CRA Power to Reassess Beyond Limitation Periods
Typically, the CRA can reassess a taxpayer within four years for GST/HST matters and three years for income taxes: see paragraph 298(1)(a) of the Excise Tax Act (the “ETA”); see subsection 152(3.1) of the Income Tax Act (the “ITA”).
Beyond these periods, reassessments are generally barred unless the CRA can establish that, among other things, the taxpayer made a misrepresentation attributable to neglect, carelessness or wilful default: see ETA 298(4)(a) and ITA 152(4)(a).
Yadgar v. The King
In Yadgar v. The King, the CRA assessed the taxpayer for over $500,000 in unreported income, reaching back to 2006-2009 –alleging misrepresentation attributable to neglect and carelessness.
Before the Tax Court of Canada (the “TCC”), the taxpayer, who had studied physics in university in Afghanistan before coming to Canada to work as a butcher, admitted that there were errors in his tax returns but argued that they were not careless or wilfully made because his accountant had prepared his returns.

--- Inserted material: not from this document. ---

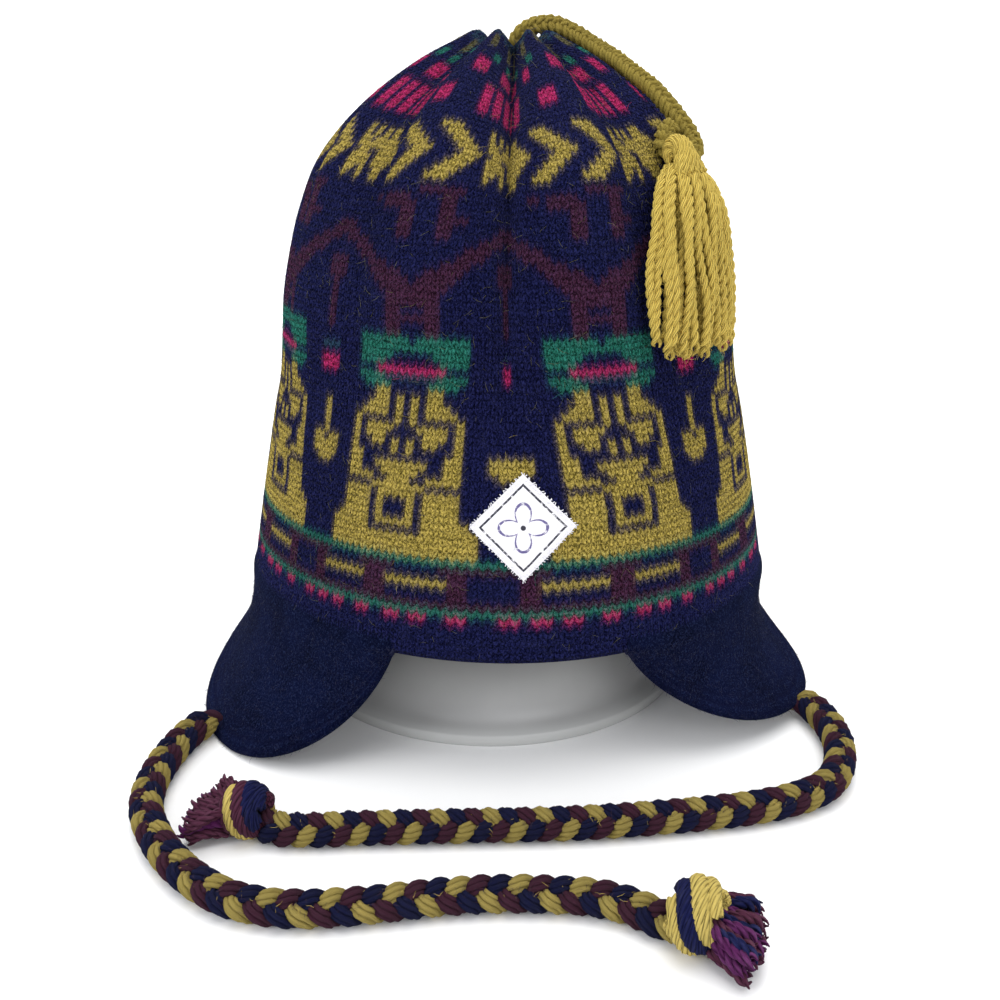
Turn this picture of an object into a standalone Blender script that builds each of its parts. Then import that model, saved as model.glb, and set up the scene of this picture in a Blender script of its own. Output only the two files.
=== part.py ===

The TCC rejected the taxpayer’s argument, holding that (see paragraph 22) “the Appellant took no steps to confirm the accuracy of his returns” and did not even “ask any questions”. In the result, the TCC found that the Appellant was NOT permitted to shield himself from liability for past taxes due, and that the CRA was permitted to assess. The Federal Court of Appeal (the “FCA”) then upheld that decision.
VDs as a Protective Shield
Had Mr. Yadgar come voluntarily forward to disclose his liabilities, he might have found that VDs are an incredibly effective way in which taxpayers can deal with latent GST/HST and income tax liabilities. If initiated on a voluntary basis and complete, the CRA will generally accept late tax filings and payments without pursuing additional penalties, including the gross negligence penalties and criminal prosecution. In some instances, the CRA will also provide interest relief.
Takeaways
The CRA seems to be serving notice that it will pursue latent tax liabilities no matter how many years have passed. In these cases, the TCC is holding taxpayers to extremely high standards, finding “carelessness” even in the face of professional and accounting advice.
The CRA is Canada’s largest law enforcement agency and has enormous audit resources. Taxpayers with hidden tax liabilities ought to properly view them as potentially findable by the CRA, and assessable in due course.
Voluntary Disclosures could be a protective shield in these situations.